The man, the legend. The guy who started it all back in the Year of Our Lord Beer, 2000, with a couple of pages worth of idiotic ranting hardcoded on some random porn site that would host anything you uploaded, a book called HTML for Dummies (which was completely appropriate), a bad attitude (which hasn’t much changed), and a Dell desktop running Win95 with 64 mgs of ram and a six gig hard drive. Those were the days. Then he went to law school. Go figure. Flagstaff, Arizona, USA

9 thoughts on “Should I laugh, cry or applaud?

  1. I think it is fucking awesome that the cyclist was packing heat while on the bike. The only way this story could get better, is if the cyclist was a female!!!

  2. Had a big to do about this over on BikeJournal. Consensus was he had probably been hit before and after the near miss thought the driver was coming back to finish him off. PTSD will make you do fucked up things.

    Opus

  3. I would have shot out two of the motherfucker’s tires and then shot the assclown in the stomach (where it would hurt like a bastard) and once in the wrist.

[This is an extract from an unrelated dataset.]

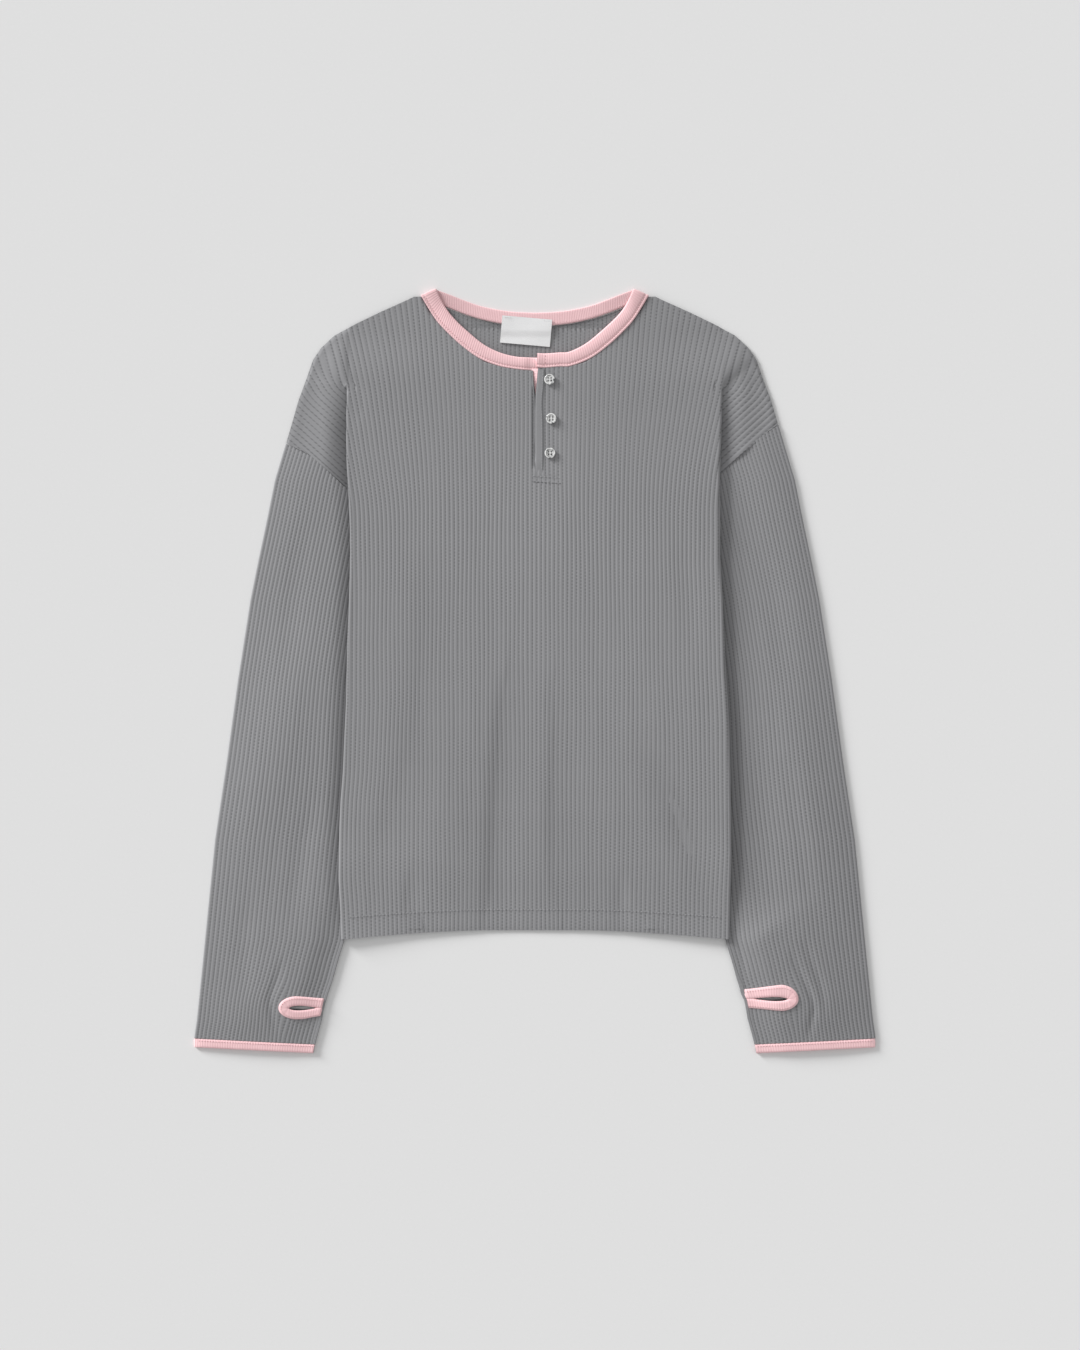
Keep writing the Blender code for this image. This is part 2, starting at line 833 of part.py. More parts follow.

    Payback is a motherfucker.

  4. Damn straight. Shoot the tires and make that motherfucker drive on rims to try to get away.

    On the flipside, he did stop and check on the cyclist…

    Damn…too much thinking about it makes it harder to enjoy.

  5. …i propose that cyclists all get to carry paint-ball guns…roving bands of paint-ball police pull over vehicles w/ more than three color of the day “tags”…five tags per week & yer off the road for a month…no frivolous shooting allowed or ya get yer privileges taken away…

    …if it doesn’t work out, maybe we’ll go w/ the plan by milwaukee’s finest…who, i’ll bet is in his garage painting his bike, at this very minute…

  6. Holy SHIT! I have LONG fantasized about this but to see it actually in print…

    And even better the perp is still on the lamb. That’ll make drivers on Capitol think twice before crowding some commuter to the shoulder next time…

  7. Shit like this makes me damn glad that high-grain high-velocity rounds, Starfire hollow points, and Glaser safety slugs are legal. A good hollow point to the wrist would make the motherfucker into a stubby little bitch real quick.